The FTC charges were originally filed in U.S. District Court in Philadelphia in March 2016, alleging that Endo used "pay for delay" agreements with Watson, now part of Allergan, and Impax to stay off the market with cheaper generic versions of Endo's Opana ER, an opioid painkiller, and Lidoderm, a topical lidocaine patch, the FTC said.
Endo, with U.S. headquarters in Malvern, said Monday that it entered into a 10-year stipulated order with the FTC. Under the order, Endo will make no monetary payment, and the FTC will dismiss claims against the company. Endo will also not admit wrongdoing, the company said.

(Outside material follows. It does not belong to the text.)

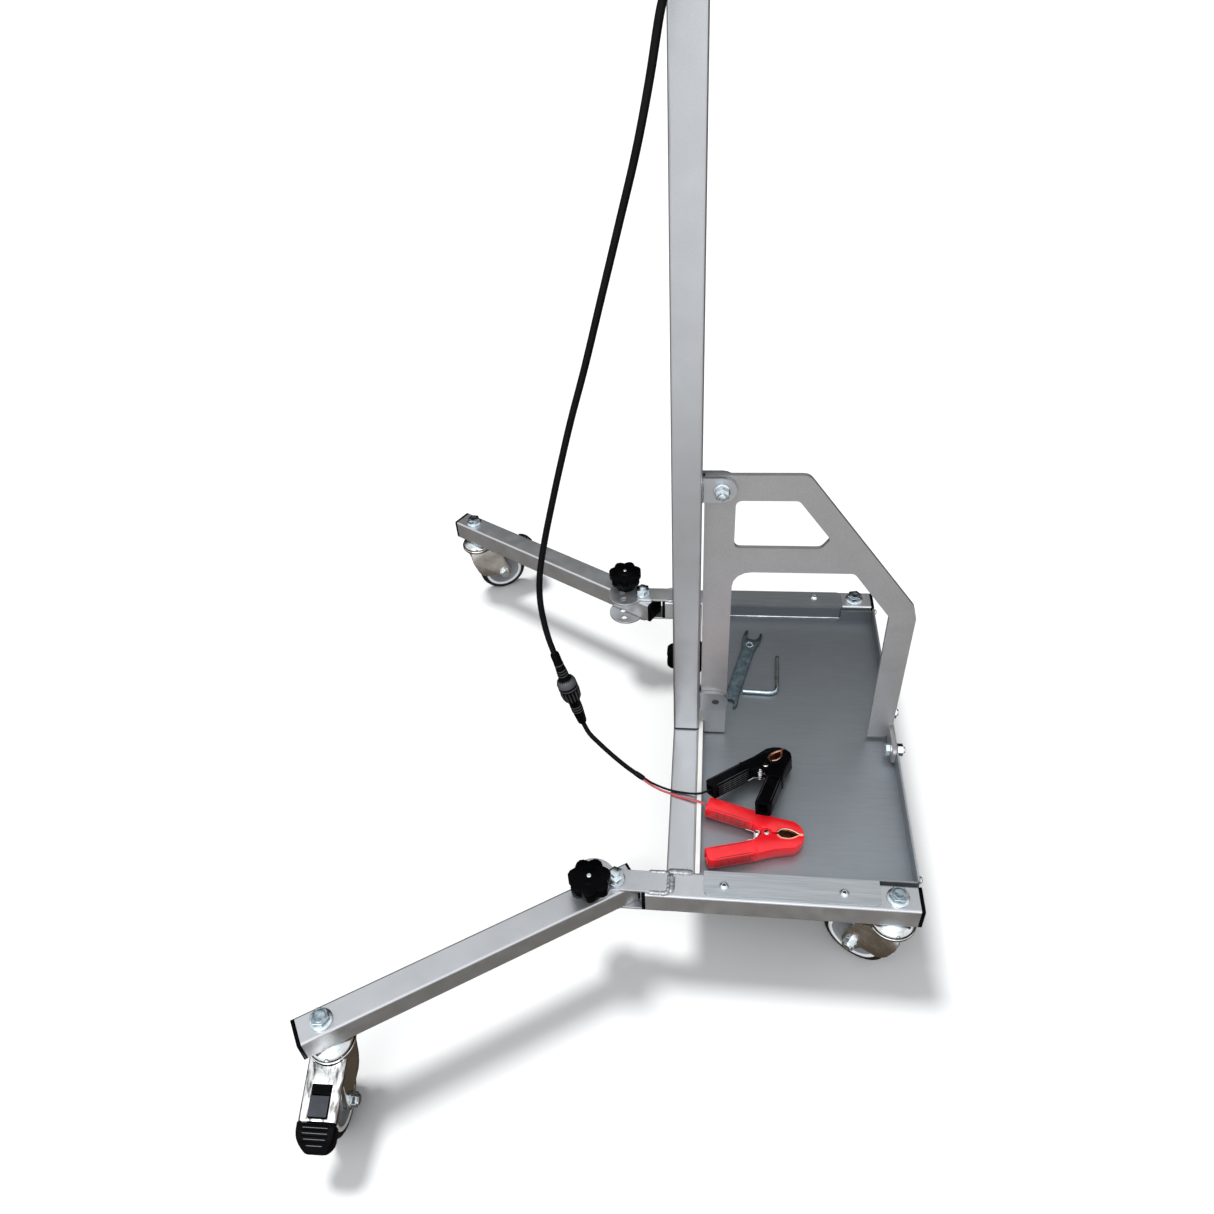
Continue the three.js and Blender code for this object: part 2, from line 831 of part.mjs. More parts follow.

In the proposed settlement, the FTC sought an order barring the defendants from engaging in "similar anticompetitive behavior" in the future.
In the original lawsuit, the FTC alleged that "Endo knew that generic competition would decimate its sales of the corresponding branded product, and that any delay in generic competition would be highly profitable," the agency said. "Faced with these threats to its lucrative drug franchises, Endo bought off its potential generic competitors." Sales of Opana ER and Lidoderm were close to $1 billion in 2009, when the drugs were still on patent.
"Endo is extremely pleased with the FTC settlement," said Endo chief legal officer Matthew J. Maletta.
Endo shares have fallen from $18 a share on Jan. 2 to $12.17 Monday. The stock is trading near its 52-week low.